Rep. Walz doesn’t explain how his voting for Cap and Trade is a positive solution. He can’t explain it because the-Sen. Obama said this about his Cap and Trade bill:

When I was asked earlier about the issue of coal…under my plan of a cap and trade system, electricity rates would necessarily skyrocket…even regardless of what I say about whether coal is good or bad, because I’m capping greenhouse gasses, coal power plants, natural gas…you name it…whatever the plants were, whatever the industry was, they would have to retro-fit their operations. That will cost money…they will pass that money on to the consumers.

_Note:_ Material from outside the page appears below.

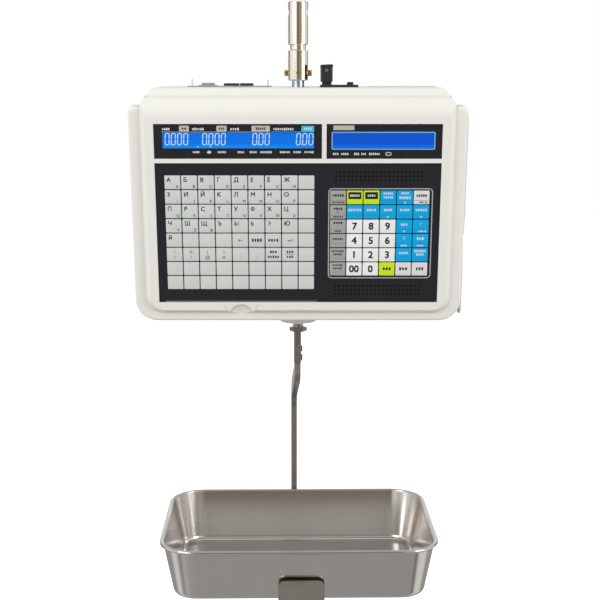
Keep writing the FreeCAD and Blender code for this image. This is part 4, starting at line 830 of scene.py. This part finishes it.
LIGHT_TARGET = (0, 0, -0.3)
soft_light("key_light", (-1.5, -1.6, 0.6), LIGHT_TARGET, (1.1, 1.1), 21)
soft_light("fill_light", (2.0, -1.2, 0.3), LIGHT_TARGET, (0.9, 1.2), 20)
soft_light("top_light", (0, 0.2, 1.6), LIGHT_TARGET, (1.6, 1.2), 2)


def build_world():
    """A white studio for the camera; metal sees its softboxes and dark gaps.

    Each ramp below runs once round the studio by bearing: at the object's own
    level, under it and above it.
    """
    world = bpy.data.worlds.new("studio")
    bpy.context.scene.world = world
    world.use_nodes = True
    tree = world.node_tree
    tree.nodes.clear()
    place = tree.nodes.new("ShaderNodeTexCoord")
    parts = tree.nodes.new("ShaderNodeSeparateXYZ")
    tree.links.new(place.outputs["Generated"], parts.inputs["Vector"])
    forward = tree.nodes.new("ShaderNodeMath")
    forward.operation = "MULTIPLY"
    forward.inputs[1].default_value = -1.0
    tree.links.new(parts.outputs["Y"], forward.inputs[0])
    turn = tree.nodes.new("ShaderNodeMath")
    turn.operation = "ARCTAN2"
    tree.links.new(parts.outputs["X"], turn.inputs[0])
    tree.links.new(forward.outputs["Value"], turn.inputs[1])
    share = tree.nodes.new("ShaderNodeMapRange")
    share.inputs["From Min"].default_value = -math.pi
    share.inputs["From Max"].default_value = math.pi
    tree.links.new(turn.outputs["Value"], share.inputs["Value"])

    def bearing(degrees):
        return (degrees + 180) / 360

    def grey(level, warmth=0.0):
        return (level * (1 + warmth), level, level * (1 - warmth), 1)

    around = ramp(tree, share.outputs["Result"], [
        (bearing(-180), grey(0.95)), (bearing(-150), grey(0.9)), (bearing(-138), grey(0.3, 0.1)),
        (bearing(-108), grey(0.36, 0.1)), (bearing(-98), grey(1.0)), (bearing(-50), grey(1.0)),
        (bearing(-44), grey(0.62, 0.04)), (bearing(-36), grey(0.62, 0.04)), (bearing(-32), grey(1.0)),
        (bearing(-16), grey(1.0)), (bearing(-11), grey(0.14, 0.2)), (bearing(8), grey(0.16, 0.25)),
        (bearing(16), grey(0.3, 0.4)), (bearing(42), grey(0.27, 0.3)), (bearing(47), grey(1.0)),
        (bearing(76), grey(1.0)), (bearing(82), grey(0.6)), (bearing(90), grey(0.6)),
        (bearing(96), grey(1.0)), (bearing(112), grey(1.0)), (bearing(122), grey(0.3)),
        (bearing(140), grey(0.35)), (bearing(150), grey(0.9)), (bearing(180), grey(0.95))])
    below = ramp(tree, share.outputs["Result"], [
        (bearing(-180), grey(0.4)), (bearing(-112), grey(0.4)), (bearing(-104), grey(0.95)),
        (bearing(-84), grey(0.95)), (bearing(-76), grey(0.34)), (bearing(-66), grey(0.34)),
        (bearing(-56), grey(0.66)), (bearing(-40), grey(0.5)), (bearing(-12), grey(0.44, 0.02)),
        (bearing(36), grey(0.42, 0.02)), (bearing(52), grey(0.46)), (bearing(60), grey(0.16)),
        (bearing(66), grey(0.16)), (bearing(74), grey(0.95)), (bearing(106), grey(0.95)),
        (bearing(116), grey(0.4)), (bearing(180), grey(0.4))])
    above = ramp(tree, share.outputs["Result"], [
        (bearing(-180), grey(0.95)), (bearing(-150), grey(0.85)), (bearing(-136), grey(0.4)),
        (bearing(-112), grey(0.95)), (bearing(-18), grey(0.95)), (bearing(-10), grey(0.2)),
        (bearing(9), grey(0.2)), (bearing(14), grey(0.85)), (bearing(112), grey(0.95)),
        (bearing(136), grey(0.4)), (bearing(150), grey(0.85)), (bearing(180), grey(0.95))])
    level = tree.nodes.new("ShaderNodeMapRange")
    level.inputs["From Min"].default_value = -1.0
    level.inputs["From Max"].default_value = 1.0
    tree.links.new(parts.outputs["Z"], level.inputs["Value"])
    floor_share = ramp(tree, level.outputs["Result"], [(0.36, (1, 1, 1, 1)), (0.46, (0, 0, 0, 1))])
    roof_share = ramp(tree, level.outputs["Result"], [(0.72, (0, 0, 0, 1)), (0.86, (1, 1, 1, 1))])

    def blend_in(share_socket, base, colour):
        """Base turned into a colour, or into another socket's colour, by a share."""
        node = tree.nodes.new("ShaderNodeMix")
        node.data_type = "RGBA"
        tree.links.new(share_socket, node.inputs["Factor"])
        tree.links.new(base, node.inputs["A"])
        if isinstance(colour, tuple):
            node.inputs["B"].default_value = colour
        else:
            tree.links.new(colour, node.inputs["B"])
        return node.outputs["Result"]

    upper_share = ramp(tree, level.outputs["Result"], [(0.56, (0, 0, 0, 1)), (0.59, (1, 1, 1, 1))])
    walls = blend_in(upper_share, blend_in(floor_share, around, below), above)
    studio = blend_in(roof_share, walls, grey(0.55))
    seen = tree.nodes.new("ShaderNodeLightPath")
    whole = tree.nodes.new("ShaderNodeMix")
    whole.data_type = "RGBA"
    tree.links.new(seen.outputs["Is Camera Ray"], whole.inputs["Factor"])
    tree.links.new(studio, whole.inputs["A"])
    whole.inputs["B"].default_value = WHITE
    background = tree.nodes.new("ShaderNodeBackground")
    tree.links.new(whole.outputs["Result"], background.inputs["Color"])
    output = tree.nodes.new("ShaderNodeOutputWorld")
    tree.links.new(background.outputs["Background"], output.inputs["Surface"])


build_world()
FLOOR_Z = -1.15
floor_data = bpy.data.meshes.new("floor")
floor_data.from_pydata([(x, y, FLOOR_Z) for x, y in ((-9, -9), (9, -9), (9, 9), (-9, 9))], [], [(0, 1, 2, 3)])
floor = bpy.data.objects.new("floor", floor_data)
bpy.context.scene.collection.objects.link(floor)
floor_material, floor_tree, floor_shader = new_material("floor_paper", Roughness=0.9,
                                                        Emission_Strength=0.7)
floor_shader.inputs["Emission Color"].default_value = WHITE
floor_tree.links.new(ramp(floor_tree, noise(floor_tree, 3, 2), [(0.3, (0.86, 0.86, 0.86, 1)),
                                                                (0.7, (0.88, 0.88, 0.88, 1))]),
                     floor_shader.inputs["Base Color"])
floor_data.materials.append(floor_material)
floor.visible_glossy = False
floor.visible_diffuse = False

bpy.context.scene.view_settings.view_transform = "Standard"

Is Rep. Walz suggesting that voting for Cap and Trade is a positive solution for farmers, small businesses and families? If yes, how is having electric prices “necessarily skyrocket” a positive solution for southern Minnesota?

I recall Rep. Walz telling the audience at FarmFest that he expected the conference committee report to fix many of the things in the House bills? What things did Rep. Walz expect to get fixed in conference committee negotiations? Which taxes did Rep. Walz expect to get eliminated in negotiations?

With Obamacare, insurance premiums aren’t dropping. They aren’t even stabilizing. They going up by almost 10 percent a year with no end in sight. How is that helping Minnesota families?

How is Obamacare a common sense solution for southern Minnesota? It’s telling that Rep. Walz would try selling rising insurance premiums as a positive solution for Minnesota.